Chinoiserie isn’t about faithful reproduction, reverse engineering, generic knock-off. It’s one part Chinese aesthetic, along with many parts European longing, romance, assumption, and just plain fiction. Chinoiserie as Pied Piper, Music Man, Wizard of Oz–or Tarot’s Le Bateleur. Chinoiserie as chicanery, deception–make that self-deception. A beautiful haze. Out of fabulous spell-spinning comes the “fanciful hybrid”–something lovely, beyond ersatz, a real repository of dreams.
When I was young, I had a friend whose family was far worldlier than mine. How did I know? Her mother (a working woman) ordered take-out every Wednesday from the one Chinese place in town. We, on the other hand, frequently made a dinner at home of chop suey, that fancifully Oriental dish once popular in American homes. I didn’t question the authenticity of any of this, of course. And once–I was grown by this time–when I was traveling in the rural US, we stopped at a real find, a Chinese restaurant. Unfortunately, our meal was a long time coming. Our Occidental waitress was most apologetic–the cook had run out of noodles and had to run to the store for spaghetti.

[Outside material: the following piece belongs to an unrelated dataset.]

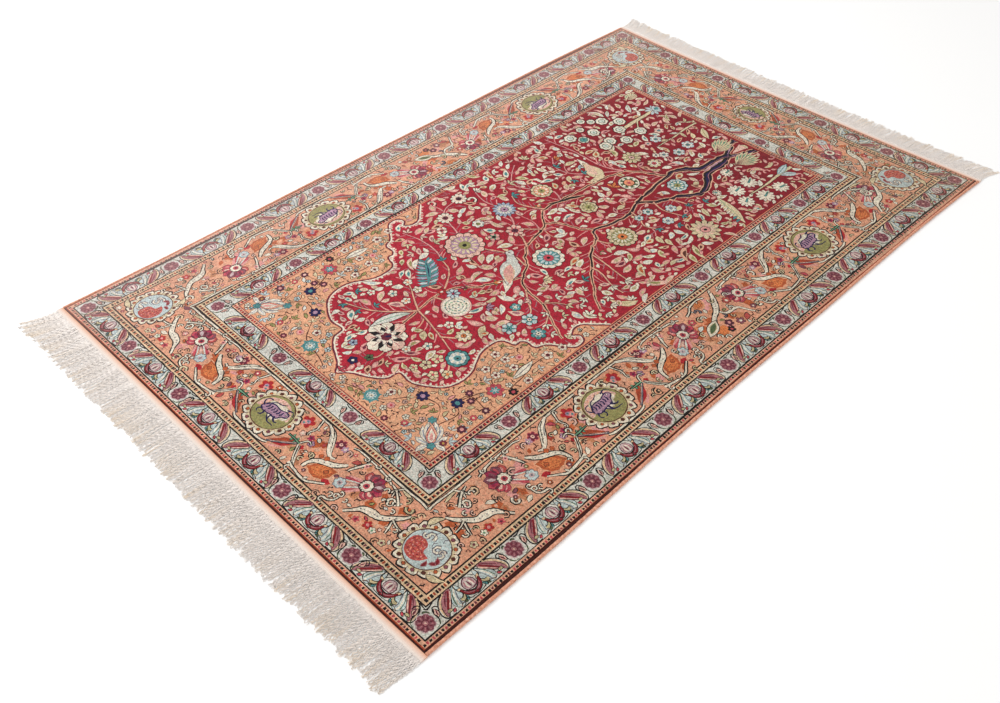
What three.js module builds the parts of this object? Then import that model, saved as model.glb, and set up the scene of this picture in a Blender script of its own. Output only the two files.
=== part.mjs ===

I have partaken of chinoiserie.
Like a dozing sleeper passing in and out of dreams, chinoiserie as a European decorative style went in and out of fashion. After a heyday in the 18th century, it died down then had a resurgence in the mid-19th century. And as one small, little-known thread of the tapestry that was chinoiserie, a man named Claudio Foudraz, a lithographer in Turin, made a chinois Tarot in 1845. Although he wasn’t the first to use an Oriental motif for a European card deck, he seems to have been the only one to make a true (or almost true) Tarot de Marseille in this style. Other so-called Tarot decks using Oriental motifs abandoned the traditional representations of Tarot. Almost like today’s oracle decks, the figures bore no resemblance to the traditional trumps. Foudraz’s Tarot was different. And exquisite.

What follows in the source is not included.